More watching than touching and as much mourning as loving, Love Dog is about love but because of that it is about everything. In seeking/waiting for the beloved we come to know the world. Tupitsyn quotes Paracelsus:
He who knows nothing, loves nothing. He who understands nothing is worthless. But he who understands also loves, notices, sees . . .
Tumblr, where teenage girls were already writing and re-writing feminist and queer projects in reblogged gifs and ‘ask me anything’ and green eyebrows makes sense as a home for this work, though it bears noting that this aspect of the platform is not directly engaged with by Tupitsyn. Her correspondence in Love Dog is predominantly with fellow students at the European Graduate School and posts are more likely to respond to her lecturers Avital Ronell, Alain Badiou or Anne Defourmantelle than to reblog fellow Tumblrs. The wider Tumblr community is invisible in Love Dog though, as the text remains online it is more accessible to them than it would be only as a book. It is more a philosophy student’s notebook than an interactive digital performance though to an extent it borrows that emerging form.
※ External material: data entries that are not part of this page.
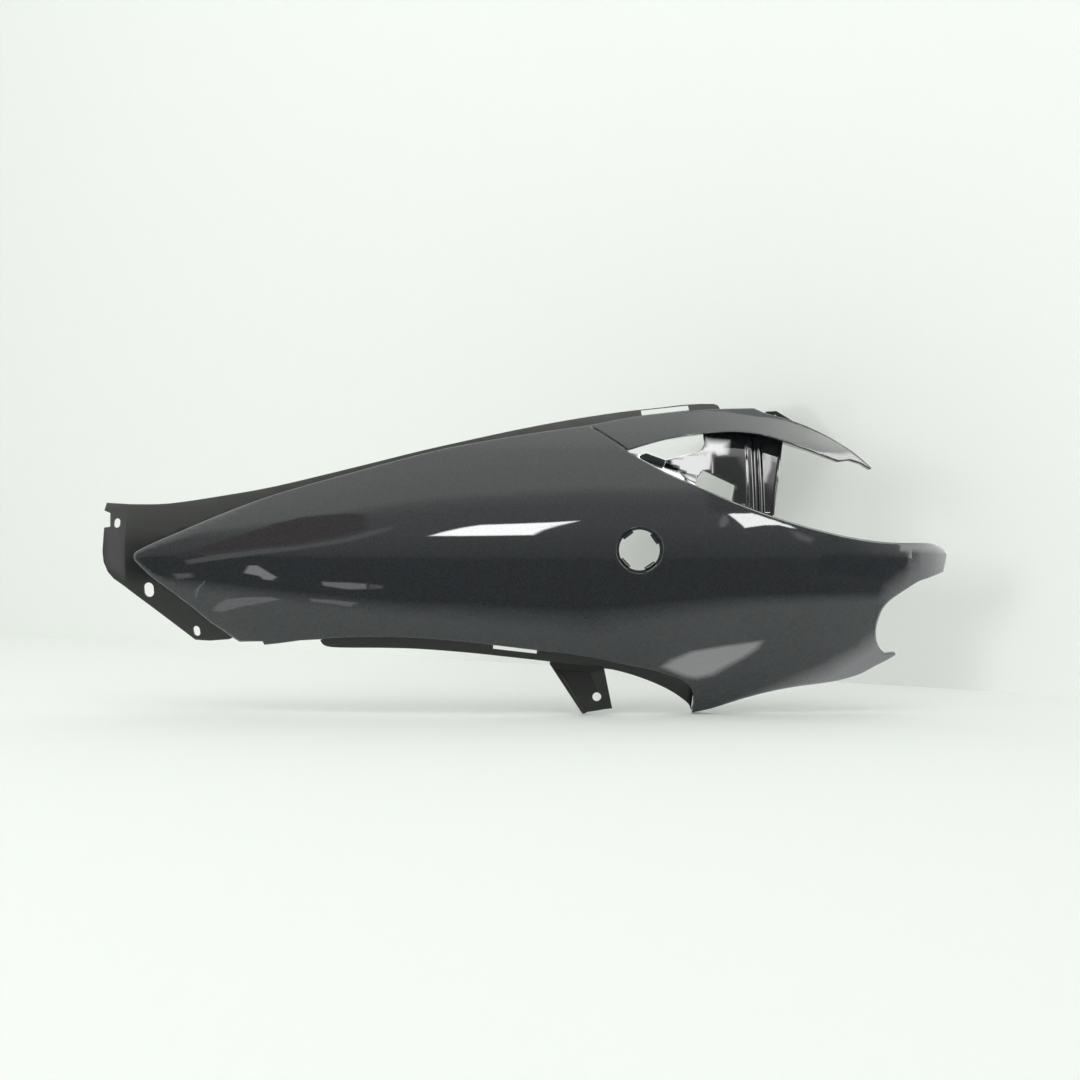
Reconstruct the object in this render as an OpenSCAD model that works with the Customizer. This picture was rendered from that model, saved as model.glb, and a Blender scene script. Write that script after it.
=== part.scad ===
// Right rear side cover of a scooter, moulded in one piece.
// X runs towards the tail, Z up, and the painted face looks towards -Y.
// The origin is the centre of the lower fixing hole, on the outer face of its tab.

/* [Overall size] */
// length from the front flange to the tail fin
panel_l = 811; // [740:1:880]
// height from the rear lower corner to the top tab
panel_h = 294; // [270:1:320]
// thickness of the moulded wall
wall = 2.6; // [2:0.1:3.5]

/* [Crown of the skin] */
// how far the crown stands out from the lower tab
crown_out = 36; // [28:1:44]
// height of the crown line above the lower fixing hole
crown_z = 134; // [126:1:142]
// where along the length the skin stands out most
crown_x = 40; // [0:1:80]
// how far the nose is swept in behind the crown
nose_sweep = 39; // [28:1:50]
// how far the tail is swept in behind the crown
tail_sweep = 46; // [36:1:56]
// radius of the section above the crown line
upper_r = 250; // [220:5:300]
// radius of the section below the crown line
lower_r = 285; // [250:5:340]
// radius of the section at the nose
nose_r = 100; // [80:5:140]
// length over which the section grows from the nose to its full radius
nose_run = 320; // [280:5:360]
// height above the crown line where the shoulder starts to roll in
shoulder_z = 95; // [85:1:105]
// how sharply the shoulder rolls in
shoulder_roll = 0.0063; // [0.004:0.0001:0.008]
// where the tail fin starts to roll in
fin_x = 290; // [280:1:300]
// how sharply the tail fin rolls in
fin_roll = 0.01; // [0.006:0.001:0.014]

/* [Edges and flanges] */
// how far the return lip reaches into the thickness of the flange
lip_over = 1.3; // [0.8:0.1:2]
// thickness of the return lip
lip_t = 2.6; // [2:0.1:3.5]
// how far the mounting flange is set back from the skin
flange_set = 10; // [7:0.5:12]
// extra slope of the front end of the flange
front_slope = 0.02; // [0:0.01:0.1]
// extra slope of the front tab beyond its fold
fold_slope = 0.2; // [0.1:0.01:0.4]

/* [Lamp opening] */
// how far the web in the lamp opening is set back from the skin
web_set = 20; // [16:0.5:26]
// height of the two vertical folds of the web
fold_h = 3; // [2:0.5:4]
// how far the free end of the web comes forward
tongue_rise = 12; // [6:1:14]

/* [Round seat] */
// diameter of the round seat in the skin
seat_d = 45; // [42:0.5:48]
// depth of the seat floor below the crown
seat_depth = 5; // [4:0.5:7]
// clear diameter of the seat floor
seat_bore_d = 37.4; // [34:0.2:39]
// how far the four snap tabs reach into the bore
tab_reach = 2.8; // [2:0.1:3.2]
// width of one snap tab
snap_w = 11; // [8:0.5:13]

/* [Fixing holes] */
// diameter of the hole in the lower tab
lower_hole_d = 8.2; // [6:0.1:10]
// width and height of the hole in the front tab
tab_slot = [6.6, 9]; // [5:0.1:12]
// width and height of the middle hole of the front flange
middle_slot = [9.6, 13.8]; // [8:0.1:16]
// width and height of the lower hole of the front flange
low_slot = [6.6, 9.8]; // [5:0.1:12]

/* [Hook slots] */
// length of the hook slot in the top flange
top_slot_l = 46; // [36:1:50]
// length of the hook slot in the lower flange
lower_slot_l = 41; // [34:1:46]
// width of both hook slots
slot_w = 5; // [4.2:0.1:5.4]

/* [Hidden] */
stretch_x = panel_l / 811;
stretch_z = panel_h / 294;
skin_col = [0.2, 0.21, 0.23];
// longer than the panel is deep
reach = 400;
// how far parts of the moulding run into each other
bite = 0.4;
// how far the flanges run in under the skin along its straight edges, and at the nose
under_skin = 3;
under_nose = [4, 1];

nose_x = -438 * stretch_x;
tail_x = 330 * stretch_x;
f_nose = nose_sweep / pow(crown_x - nose_x, 2);
f_tail = tail_sweep / pow(tail_x - crown_x, 2);

// where the front end of the flange starts its own slope, and where its tab is folded
slope_x = -360;
fold_x = -447;
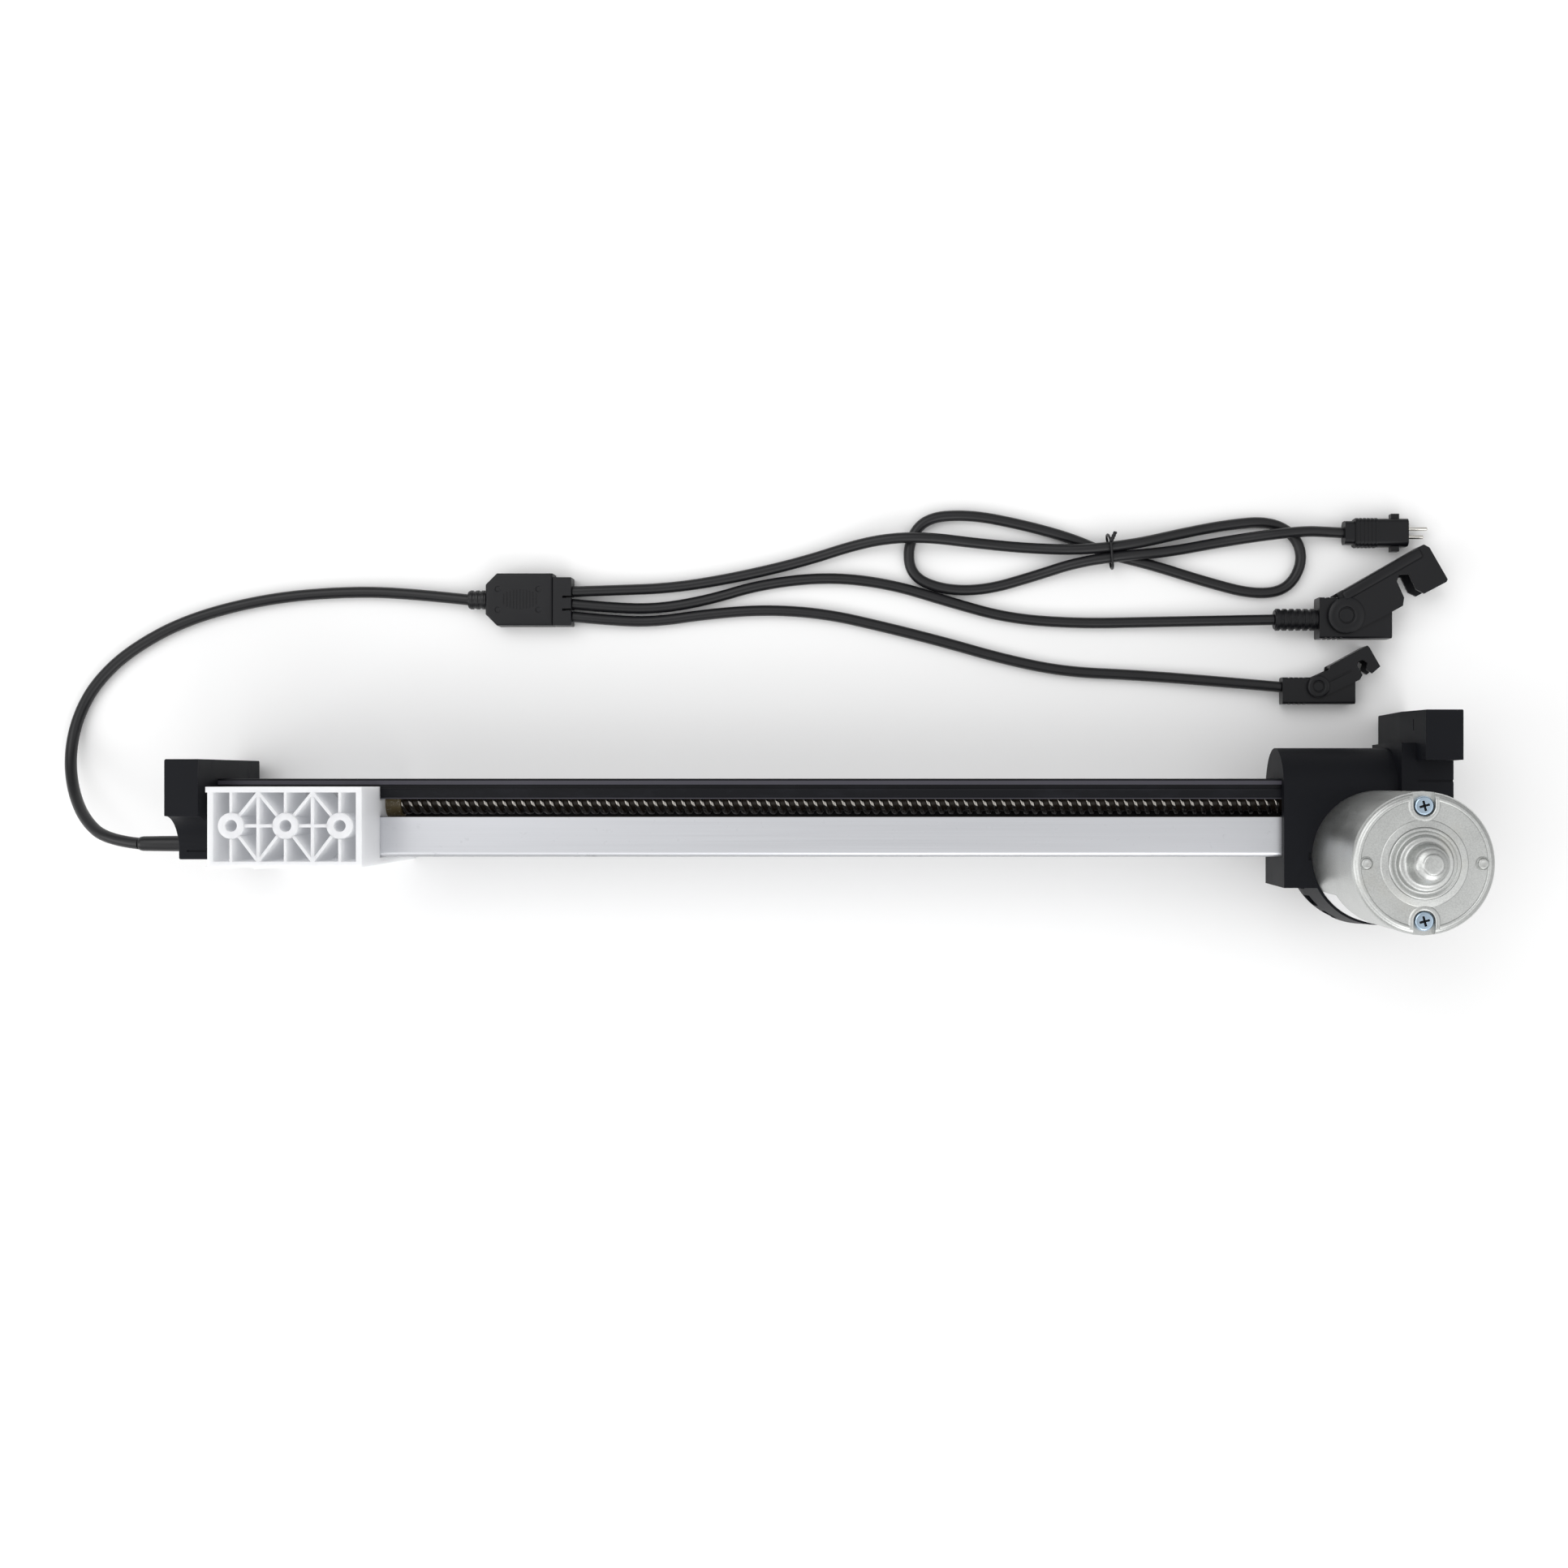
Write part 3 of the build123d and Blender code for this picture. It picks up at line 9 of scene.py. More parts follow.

I find it hard to break the flow of Tupitsyn’s prose to go to the computer and follow connections, to do so feels counter-intuitive. The easiest way to do it is to use the custom YouTube playlist on the publishers’ website and yet somehow, for me it still doesn’t flow. It is like watching videos in an art exhibition, there is the feeling of resistance to switching time, from situated space-time — the eye running in lines over the page, the hand turning it — to suspended, flickering video time. Uncomfortable, but it does force a point, that media have their own conflicting physical realities. In many ways this multi-media format requires as much effort from the reader as the writer. The text is an artefact, to be decoded, not a single message, in the sense in which Chris Kraus has spoken of writing as performance art, a transcription of a life performed.
Love Dog is difficult to read, requires trust and empathy and, yes, love to engage with it, and sometimes I resented this, maybe because there is little I desire more than to be read like that myself. It is hard not to be jealous of the freedoms writing of this type brings and not to concede to the temptation to hurl the accusations of indulgence and privilege that are common responses to women, particularly beautiful ones who can somehow afford to take expensive postgraduate degrees involving summer-school in Switzerland, travel often and write about their life. This is not to say Tupitsyn cannot and should not be engaged with critically (indeed I hope I have done so), but such generic responses would not only be un-generous and, coming from me, entirely hypocritical (not because I have these things but perhaps because I wish I did) but they would miss an opportunity to witness a very serious experiment in writing and thinking.
To take this work seriously is to recognise that this is increasingly the type of hybrid form that writing and thinking is taking in the world. Working in this chimeric, cross-category way is not a gimmick but a sincere engagement with the forms referred to and created by the writing. Playful and procedural experimentation with language is allowing writers to adapt to and inhabit new technologies of communication. Oulipo, the alum key of art writing, is never far away. Classical texts collide with Judy Garland and John Cusack. Many things are possible in the current landscape of writing, immaterial or otherwise and here, by indexing a theory and practice of love to a shared pop culture of movie-watching that is, like writing, disintegrating or perhaps reintegrating into a digital future, Masha Tupitsyn begins to access a surprising number of these possibilities.